## START Collected material

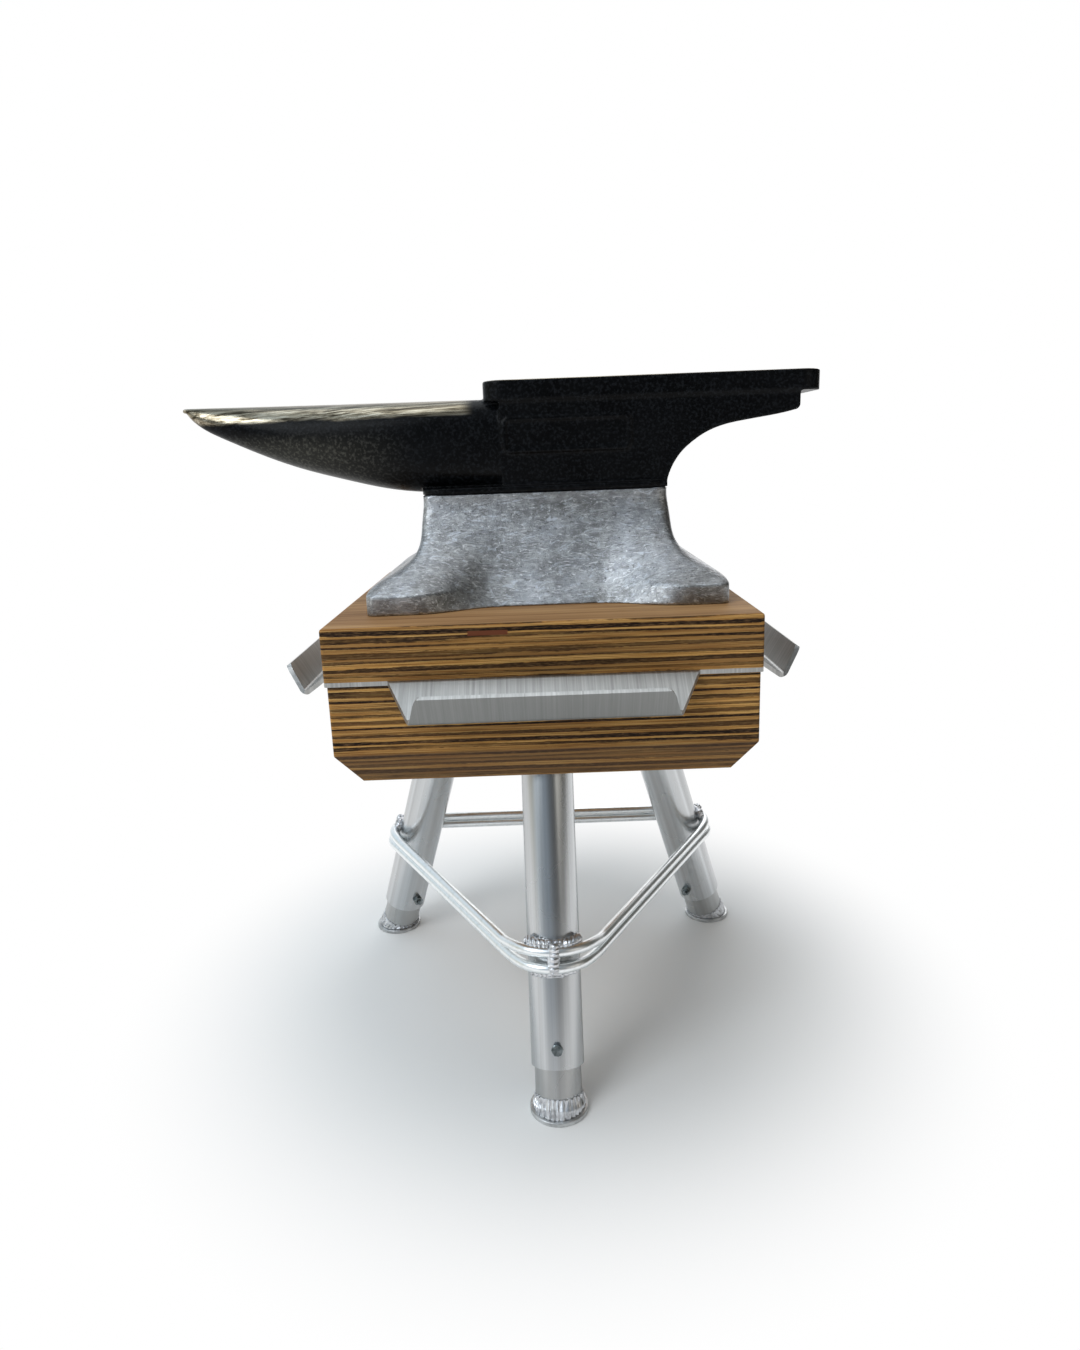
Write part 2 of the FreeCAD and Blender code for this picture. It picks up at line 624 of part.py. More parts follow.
# ================================================================ anvil
def base_outline(z):
    """Outline of the aluminium base at height z over the block."""
    rise = z / BASE_HEIGHT
    over_toe = max(z - FOOT_FACET, 0.0)
    share = over_toe / (BASE_HEIGHT - FOOT_FACET)
    flare = 0.93 * math.exp(-(over_toe / TOE_DOME) ** 2) + 0.07 * (1 - share)
    left = NECK_LEFT + (BASE_LEFT - NECK_LEFT) * flare
    right = NECK_RIGHT + (BASE_RIGHT - NECK_RIGHT) * flare
    corner_y = NECK_HALF + (BASE_HALF_WIDTH - NECK_HALF) * (1 - share) ** 2.1
    side_y = NECK_HALF - 0.5 * rise + (BASE_SIDE_HALF - NECK_HALF) * (1 - rise) ** 1.5
    side_y = min(side_y, corner_y - 0.4)
    ridge = RIDGE_AT_CREASE + (RIDGE_AT_NECK - RIDGE_AT_CREASE) * share
    if z < FOOT_FACET:
        ridge = RIDGE_AT_BLOCK + (RIDGE_AT_CREASE - RIDGE_AT_BLOCK) * z / FOOT_FACET
    ridge_left = NECK_LEFT + ridge
    ridge_right = NECK_RIGHT - ridge
    end_radius = 10.0 + (NECK_CORNER - 10.0) * share
    inner_radius = 5.0 + 22.0 * share
    # a quarter of the outline after the other, starting at the right end
    corners = [(right, -corner_y), (right, corner_y), (ridge_right, corner_y), (ridge_right - TOE_SIDE, side_y)]
    corners += [(ridge_left + TOE_SIDE, side_y), (ridge_left, corner_y), (left, corner_y), (left, -corner_y)]
    corners += [(ridge_left, -corner_y), (ridge_left + TOE_SIDE, -side_y)]
    corners += [(ridge_right - TOE_SIDE, -side_y), (ridge_right, -corner_y)]
    radii = [end_radius, end_radius, inner_radius, 38.0, 38.0, inner_radius] * 2
    points = []
    rounded = round_corners_even([V(x, y, BLOCK_TOP + z) for x, y in corners], radii, 5)
    for k, group in enumerate(rounded):
        points += group
        after = rounded[(k + 1) % len(rounded)][0]
        gap = after - group[-1]
        pieces = 5 if k in (0, 6) else 2
        for i in range(1, pieces):
            points.append(group[-1] + gap * (i / pieces))
    return points


def round_corners_even(points, radii, arc_points):
    """Like round_corners, but always arc_points per corner, so sections match one another."""
    groups = []
    count = len(points)
    for k in range(count):
        here = points[k]
        back = points[k - 1] - here
        ahead = points[(k + 1) % count] - here
        room = 0.42 * min(back.Length, ahead.Length)
        back = V(back).normalize()
        ahead = V(ahead).normalize()
        half = back.getAngle(ahead) / 2
        reach = radii[k] / math.tan(half)
        if half > math.radians(55):
            reach = max(reach, 0.7 * room)
        reach = min(reach, room)
        group = []
        for i in range(arc_points):
            share = i / (arc_points - 1)
            start = here + back * reach
            end = here + ahead * reach
            group.append(start * (1 - share) ** 2 + here * (2 * share * (1 - share)) + end * share ** 2)
        groups.append(group)
    return groups


def anvil_base():
    spacing = spacing_along(base_outline(FOOT_FACET + TOE_DOME))
    low = closed_spline(base_outline(0.0), spacing, 4)
    sections = []
    for share in (0.0, 0.06, 0.13, 0.21, 0.29, 0.38, 0.52, 0.74, 1.0):
        z = FOOT_FACET + (BASE_HEIGHT - FOOT_FACET) * share
        sections.append(closed_spline(base_outline(z), spacing, 4))
    feet = Part.makeLoft([low, sections[0]], True, True)
    column = Part.makeLoft(sections, True, False)
    body = feet.fuse(column)
    for p in hold_screw_places():
        body = body.cut(cylinder(p - UP, p + UP * 60, HOLD_SCREW_RADIUS + HOLE_PLAY))
        body = body.cut(cylinder(p + UP * HOLD_SCREW_SEAT, p + UP * 90, SPOT_FACE_RADIUS))
    for p in joining_bolt_places():
        body = body.cut(cylinder(p - UP, p + UP * (BASE_HEIGHT + 1), JOINING_BOLT_RADIUS + HOLE_PLAY))
        body = body.cut(cylinder(p - UP, p + UP * JOINING_BOLT_SEAT, JOINING_BOLT_HEX * 0.7))
    return body


def joining_bolt_places():
    middle = (NECK_LEFT + NECK_RIGHT) / 2
    return [V(middle + sign * JOINING_BOLT_PLACE, 0, BLOCK_TOP) for sign in (-1, 1)]


def joining_bolt(p):
    seat = p + UP * JOINING_BOLT_SEAT
    head = hex_head(seat, seat - UP * JOINING_BOLT_HEAD, JOINING_BOLT_HEX, V(1, 0, 0))
    tip = p + UP * (BASE_HEIGHT + JOINING_BOLT_GRIP)
    return head.fuse(cylinder(seat - UP, tip, JOINING_BOLT_RADIUS))


def horn_section(x, low, high, half, power):
    """Closed cross-section of the horn at x: round near the tip, boxy at the body."""
    middle = (low + high) / 2
    tall = (high - low) / 2
    points = []
    count = 20
    for k in range(count):
        angle = 2 * math.pi * (k + 0.5) / count
        c = math.cos(angle)
        s = math.sin(angle)
        y = half * math.copysign(abs(c) ** (2 / power), c)
        z = tall * math.copysign(abs(s) ** (2 / power), s)
        points.append(V(x, y, BLOCK_TOP + middle + z))
    return closed_spline(points, [k / count for k in range(count + 1)])


def anvil_horn():
    """Loft of the horn; its sizes follow from the tip's place and the body's size."""
    top_low = ANVIL_FACE - SLAB_THICKNESS + 3.5
    length = WEB_LEFT + 16 - HORN_TIP
    belly = [(0.0, 89.0), (0.05, 74.5), (0.14, 57.5), (0.235, 43.5), (0.31, 33.0), (0.405, 23.5),
             (0.53, 11.8), (0.61, 6.0), (0.70, 2.0), (0.80, 0.6), (1.0, 0.4)]
    sections = []
    for share in (0.012, 0.05, 0.12, 0.22, 0.34, 0.48, 0.62, 0.76, 0.88, 1.0):
        x = HORN_TIP + length * share
        high = top_low + 3.2 * (1 - share)
        low = BASE_HEIGHT + interpolate(belly, share)
        half = (high - low) / 2 * (0.96 + 0.22 * share)
        half = min(half, WEB_HALF - 1.0)
        if share < 0.02:
            low = high - 5.0
            half = 2.4
        power = 2.0 + 2.2 * max(0.0, share - 0.35) / 0.65
        sections.append(horn_section(x, low, high, half, power))
    horn = Part.makeLoft(sections, True, False)
    tip_height = BLOCK_TOP + top_low + 3.2 - 2.5
    tip = Part.makeSphere(2.35, V(HORN_TIP + 2.4, 0, tip_height))
    seat = BLOCK_TOP + BASE_HEIGHT
    below_seat = box((HORN_TIP, -2 * WEB_HALF, BLOCK_TOP), (0, 2 * WEB_HALF, seat))
    return horn.cut(below_seat).fuse(tip)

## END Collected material

=== Task brief ===
Using the listing above, show each line holding the string "follow".

=== Answer to this task ===
Write part 2 of the FreeCAD and Blender code for this picture. It picks up at line 624 of part.py. More parts follow.
    """Loft of the horn; its sizes follow from the tip's place and the body's size."""